_Given data:_

• • • • • • •

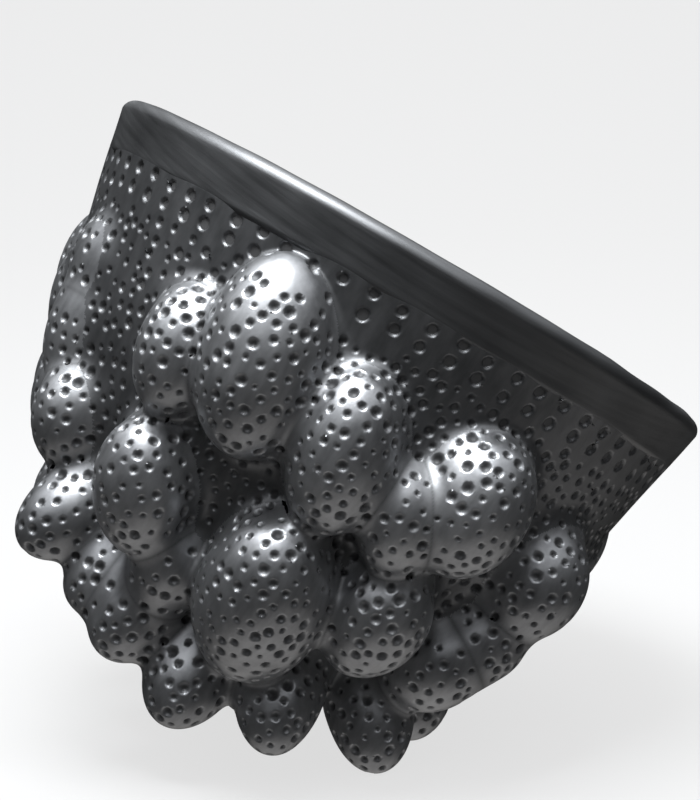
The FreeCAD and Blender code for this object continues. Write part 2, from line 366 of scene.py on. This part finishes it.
def turnedMesh(profile, segments, closed):
    # rings of faces round Z; an open profile starts and ends on the axis
    rows = len(profile)
    points = ringPoints(profile, segments)
    step = np.arange(segments)
    following = (step + 1) % segments
    faces = []
    for row in range(rows if closed else rows - 1):
        a, b = row * segments, ((row + 1) % rows) * segments
        faces.append(np.column_stack((a + step, a + following, b + following, b + step)))
    faces = np.concatenate(faces)
    return points, faces


def newObject(name, points, faces):
    mesh = bpy.data.meshes.new(name)
    mesh.from_pydata(points, [], faces)
    made = bpy.data.objects.new(name, mesh)
    bpy.context.collection.objects.link(made)
    return made


def plainMesh(source):
    # the evaluated result as a plain mesh, with the working object removed
    graph = bpy.context.evaluated_depsgraph_get()
    mesh = bpy.data.meshes.new_from_object(source.evaluated_get(graph))
    bpy.data.objects.remove(source)
    return mesh


# the outer skin: bowl and bosses in one, remeshed evenly and drawn onto the soft shape
rough = {"segments": 160, "axisRadius": 0.01, "bossSubdivisions": 5, "mergeDistance": 0.05,
         "slide": 0.6, "longestStep": 1.6, "flattestSlope": 0.4}


def roughSkin():
    shape = bmesh.new()
    poleDepth = bowl["centreDepth"] + bowl["halfDepth"]
    depths = np.concatenate((np.linspace(0, bowl["neckDepth"], 12),
                             np.linspace(bowl["neckDepth"] + 5, poleDepth - 0.1, 48)))
    wall = [(wallRadius(d), -d) for d in depths]
    profile = np.array([(rough["axisRadius"], 0.0)] + wall + [(rough["axisRadius"], -poleDepth)])
    points, faces = turnedMesh(profile, rough["segments"], False)
    corners = [shape.verts.new(p) for p in points]
    for face in faces:
        shape.faces.new([corners[i] for i in face])
    bmesh.ops.remove_doubles(shape, verts=shape.verts, dist=rough["mergeDistance"])
    bmesh.ops.holes_fill(shape, edges=shape.edges)
    for boss in bosses.values():
        made = bmesh.ops.create_icosphere(shape, subdivisions=rough["bossSubdivisions"],
                                          radius=1.0)["verts"]
        turn = Vector((0, 0, 1)).rotation_difference(Vector(boss["axis"]))
        for corner in made:
            size = Vector((corner.co.x * boss["halfWidth"], corner.co.y * boss["halfWidth"],
                           corner.co.z * boss["halfLength"]))
            corner.co = turn @ size + Vector(boss["centre"])
    bmesh.ops.recalc_face_normals(shape, faces=shape.faces)
    mesh = bpy.data.meshes.new("roughSkin")
    shape.to_mesh(mesh)
    shape.free()
    made = bpy.data.objects.new("roughSkin", mesh)
    bpy.context.collection.objects.link(made)
    return made


def remeshed(made, step):
    remesh = made.modifiers.new("even", "REMESH")
    remesh.mode = "VOXEL"
    remesh.voxel_size = step
    return readMesh(plainMesh(made))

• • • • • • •

_Exercise brief:_ Copy out the whole listing exactly as written.

_Answer to this exercise:_
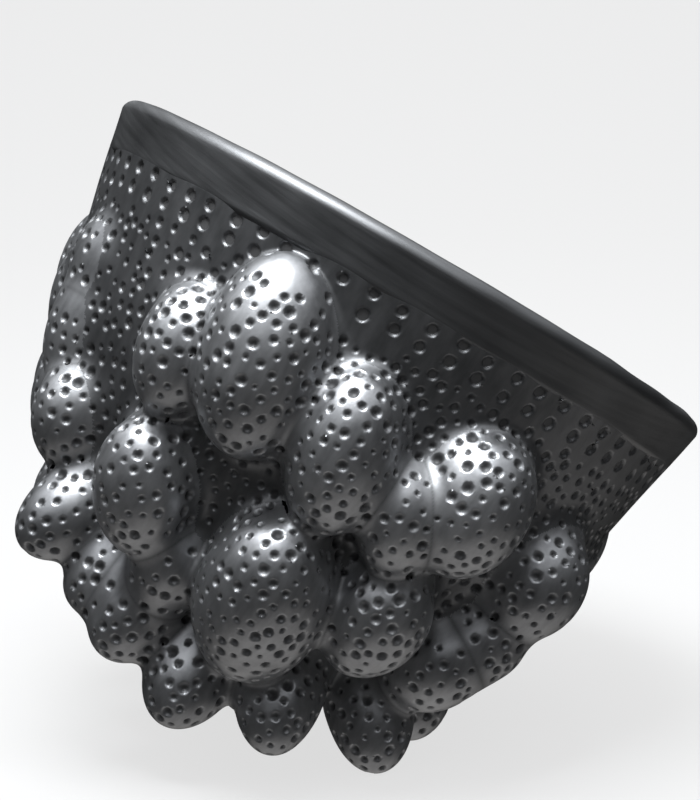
The FreeCAD and Blender code for this object continues. Write part 2, from line 366 of scene.py on. This part finishes it.
def turnedMesh(profile, segments, closed):
    # rings of faces round Z; an open profile starts and ends on the axis
    rows = len(profile)
    points = ringPoints(profile, segments)
    step = np.arange(segments)
    following = (step + 1) % segments
    faces = []
    for row in range(rows if closed else rows - 1):
        a, b = row * segments, ((row + 1) % rows) * segments
        faces.append(np.column_stack((a + step, a + following, b + following, b + step)))
    faces = np.concatenate(faces)
    return points, faces


def newObject(name, points, faces):
    mesh = bpy.data.meshes.new(name)
    mesh.from_pydata(points, [], faces)
    made = bpy.data.objects.new(name, mesh)
    bpy.context.collection.objects.link(made)
    return made


def plainMesh(source):
    # the evaluated result as a plain mesh, with the working object removed
    graph = bpy.context.evaluated_depsgraph_get()
    mesh = bpy.data.meshes.new_from_object(source.evaluated_get(graph))
    bpy.data.objects.remove(source)
    return mesh


# the outer skin: bowl and bosses in one, remeshed evenly and drawn onto the soft shape
rough = {"segments": 160, "axisRadius": 0.01, "bossSubdivisions": 5, "mergeDistance": 0.05,
         "slide": 0.6, "longestStep": 1.6, "flattestSlope": 0.4}


def roughSkin():
    shape = bmesh.new()
    poleDepth = bowl["centreDepth"] + bowl["halfDepth"]
    depths = np.concatenate((np.linspace(0, bowl["neckDepth"], 12),
                             np.linspace(bowl["neckDepth"] + 5, poleDepth - 0.1, 48)))
    wall = [(wallRadius(d), -d) for d in depths]
    profile = np.array([(rough["axisRadius"], 0.0)] + wall + [(rough["axisRadius"], -poleDepth)])
    points, faces = turnedMesh(profile, rough["segments"], False)
    corners = [shape.verts.new(p) for p in points]
    for face in faces:
        shape.faces.new([corners[i] for i in face])
    bmesh.ops.remove_doubles(shape, verts=shape.verts, dist=rough["mergeDistance"])
    bmesh.ops.holes_fill(shape, edges=shape.edges)
    for boss in bosses.values():
        made = bmesh.ops.create_icosphere(shape, subdivisions=rough["bossSubdivisions"],
                                          radius=1.0)["verts"]
        turn = Vector((0, 0, 1)).rotation_difference(Vector(boss["axis"]))
        for corner in made:
            size = Vector((corner.co.x * boss["halfWidth"], corner.co.y * boss["halfWidth"],
                           corner.co.z * boss["halfLength"]))
            corner.co = turn @ size + Vector(boss["centre"])
    bmesh.ops.recalc_face_normals(shape, faces=shape.faces)
    mesh = bpy.data.meshes.new("roughSkin")
    shape.to_mesh(mesh)
    shape.free()
    made = bpy.data.objects.new("roughSkin", mesh)
    bpy.context.collection.objects.link(made)
    return made


def remeshed(made, step):
    remesh = made.modifiers.new("even", "REMESH")
    remesh.mode = "VOXEL"
    remesh.voxel_size = step
    return readMesh(plainMesh(made))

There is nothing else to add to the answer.